For “Like a Virgin,” Madonna dialed down the bump and grind for a solo performance that came across as quietly celebratory, as though dancing by herself in a darkened bedroom. A solo “La Vie en Rose” may not have approached the towering heart-break of Edith Piaf’s signature version, but Madonna delivered it with a rich tone that would’ve been beyond her during her hit-making prime.
With fans packed closely around her on a heart-shaped stage in the middle of the arena, she prefaced “Who’s That Girl” with a statement: “I’m still trying to figure out who I am.” Who needs shock appeal when you’ve got Madonna psychoanalyzing herself on stage?
FAN REVIEW
by Randall Kim:
The moment came when the background music of Michael Jackson’s “Wanna Be Starting Something” disappeared from the loud speakers, then the arena lights turned off. The large “Rebel Heart” drape cover came off the stage, and there stood a video screen depicting Madonna as the Joan of Arc getting ready to fight off the warriors as Mike Tyson made his video appearance declaring victory and defiance. Madonna entered in full view, locked in a cage to wild applause.
Decked out in a heavy red warrior outfit as her warrior dancers drew their weapons towards her while she sang the new song titled “iconic”, which would lead into her next single, “Bitch, I’m Madonna” snapping her fan similar the way she did “Vogue” at the MTV VMAs back in the day. She took off the warrior garb, grabbed her electric guitar, and launched into a spirited throwback version of “Burning Up,” an early hit from her debut album.
Meanwhile, folks behind me were loudly complaining that they weren’t hearing her old hits as she was playing “Burning Up”. This prompted me to turn around, and tell them, “This is one of her first songs. Too bad you’re not a real fan.” The inner fan in me threw the shade down faster than the solar eclipse.

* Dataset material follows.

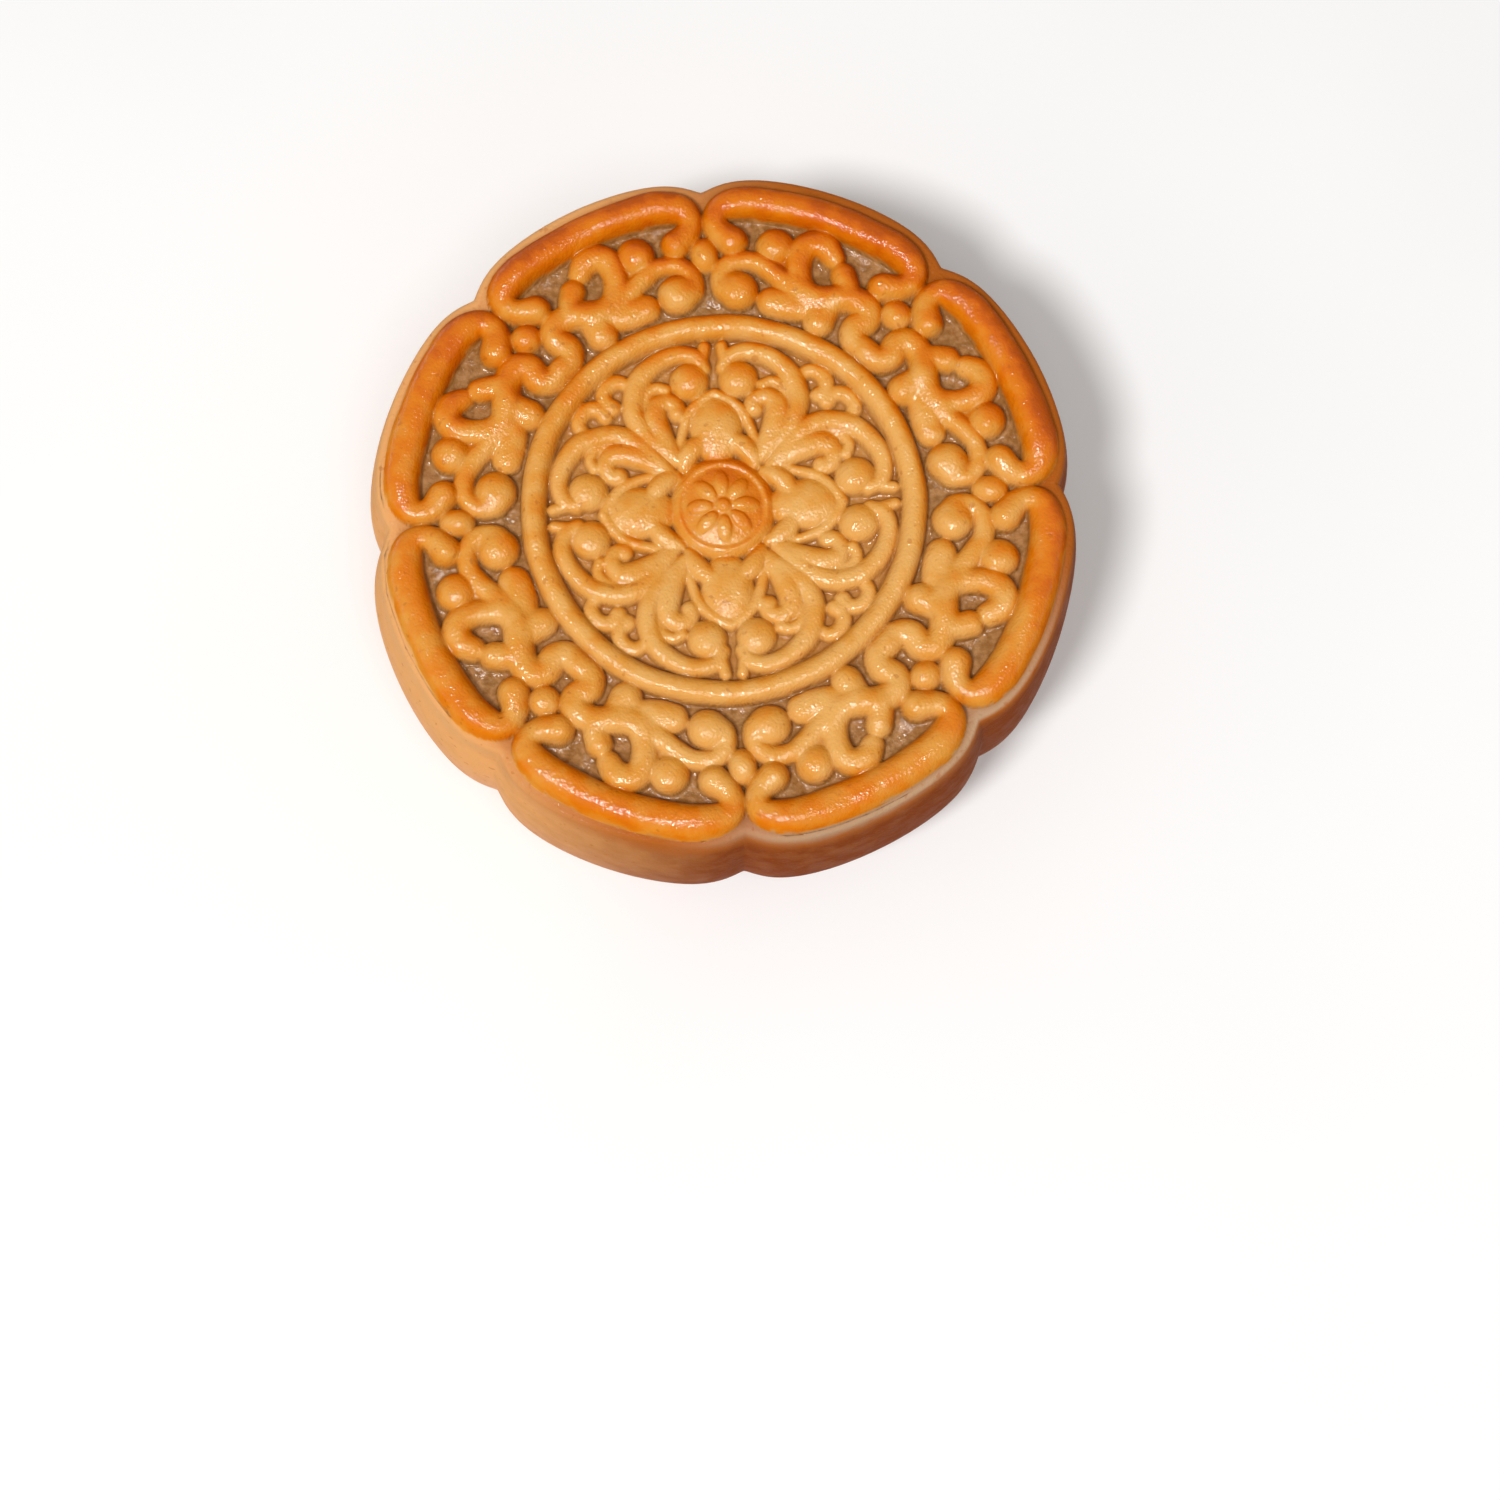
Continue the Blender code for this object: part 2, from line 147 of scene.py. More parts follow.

When you spend $100 just to sit in the upper level, and then waiting months in anticipation for the concert, the last thing I need is to have my evening interrupted by a bunch of folks demanding what songs they want to hear. I thought to myself how much I would have enjoyed being in the general admissions floor, and to be around die-hard fans who know her songs in unison, rather than be stuck in the upper level with folks who know a couple of big hit songs, or those that were dragged to the show by their loved ones.
Too bad, my income isn’t as big as my enthusiasm to shell out the several hundred dollars to be in that sought-after section.